Create a weekly optimization routine. Every Monday, review the previous week's performance, identify the top opportunity for improvement, make one allocation adjustment, and document what you changed and why. This discipline of consistent small optimizations compounds into significant performance improvements over months.
Share performance insights with your team regularly. When everyone understands which channels drive revenue and why allocation decisions are made, you build organizational alignment around data-driven marketing. This shared understanding prevents political battles over budget and focuses energy on improving results.
The goal isn't achieving perfect allocation—it's building a system that gets smarter with every dollar you spend. Each week's data informs next week's decisions. Each month's learnings improve next month's strategy. Over time, this continuous optimization creates a compounding advantage over competitors still guessing at allocation.
You now have a complete framework for data-driven marketing budget allocation. Before you start implementing, verify you've covered these essentials:
Your channel audit is complete with true costs documented, including creative production, tools, agency fees, and internal time—not just direct ad spend. You've established baseline performance metrics for every active channel over the past 90 days.
Attribution tracking is connected across all touchpoints, linking ad platforms to your CRM so you can follow complete customer journeys. You're comparing first-touch, last-touch, and multi-touch models to understand each channel's role in driving revenue.
Funnel-stage budget percentages are defined based on your sales cycle length and current pipeline health. You've assigned channels to awareness, consideration, or conversion buckets according to where they perform strongest in your attribution data.
The 70-20-10 framework is applied with proven performers getting the majority of budget, promising channels getting scaling investment, and test budget reserved for discovering new opportunities. Success criteria are documented for graduating tests to larger allocations.
Reallocation rules and thresholds are documented in a simple playbook. You've set monthly or bi-weekly checkpoint schedules and created threshold triggers that automatically flag when channels need budget adjustments.
Monitoring dashboards are live showing real-time spend, attributed revenue, and ROAS by channel. You've established a weekly review rhythm for catching performance changes early and a quarterly deep-dive schedule for refining your overall strategy.

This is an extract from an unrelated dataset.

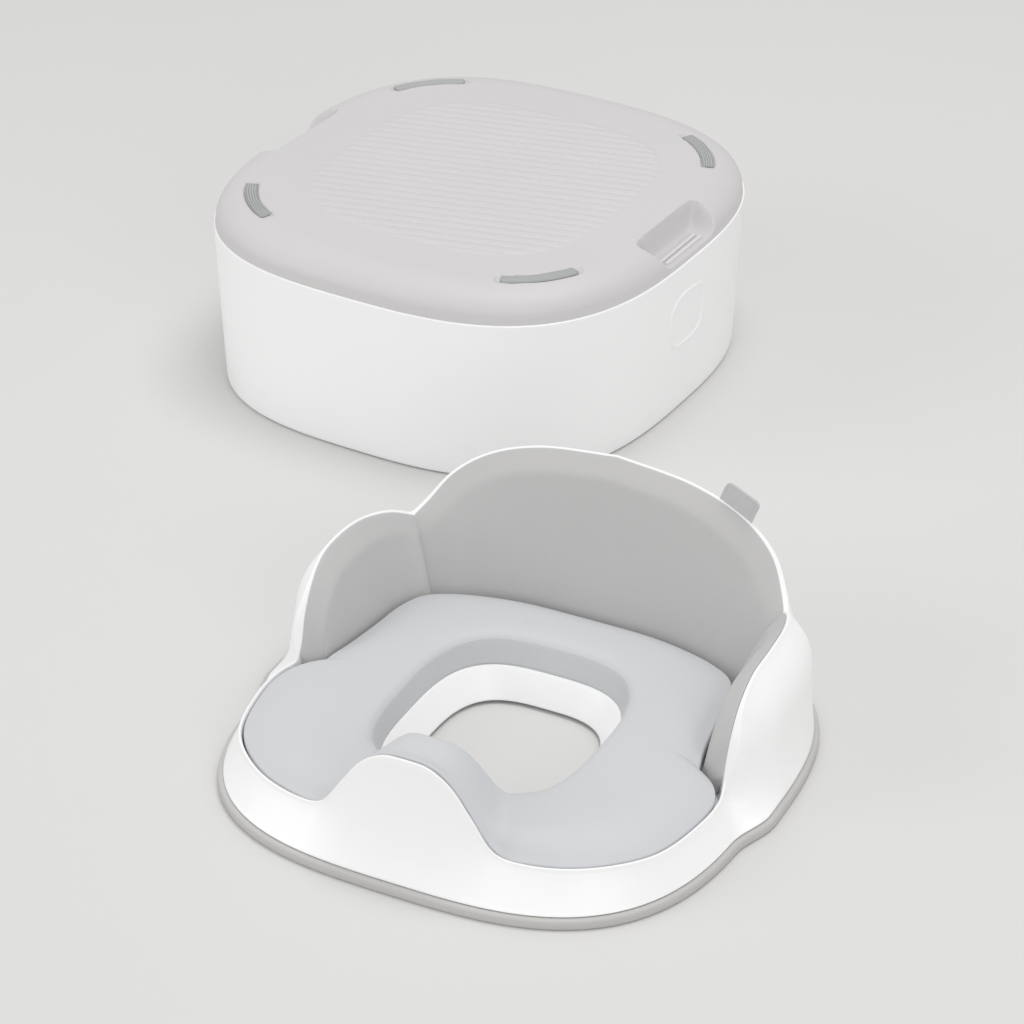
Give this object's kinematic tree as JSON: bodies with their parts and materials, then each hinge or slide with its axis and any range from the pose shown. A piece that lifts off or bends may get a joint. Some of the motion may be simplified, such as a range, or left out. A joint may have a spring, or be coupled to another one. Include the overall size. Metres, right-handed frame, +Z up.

Start by completing your channel audit this week. Pull spend data, calculate true costs, and establish your performance baseline. Then work through each subsequent step over the following weeks. Don't try implementing everything simultaneously—build your allocation framework systematically.
The transformation from gut-feel allocation to data-driven strategy doesn't happen overnight, but every step forward improves your marketing efficiency. When you know which channels actually drive revenue, you gain the confidence to shift budget toward what works and cut what doesn't. That confidence translates directly to better results and more efficient growth.
Remember: platform metrics optimized for making their dashboards look good, not for making your business money. Your allocation decisions should be based on actual attributed revenue flowing into your business, tracked independently across all touchpoints. With proper attribution in place, you'll finally see which channels deserve more investment and which ones are coasting on vanity metrics.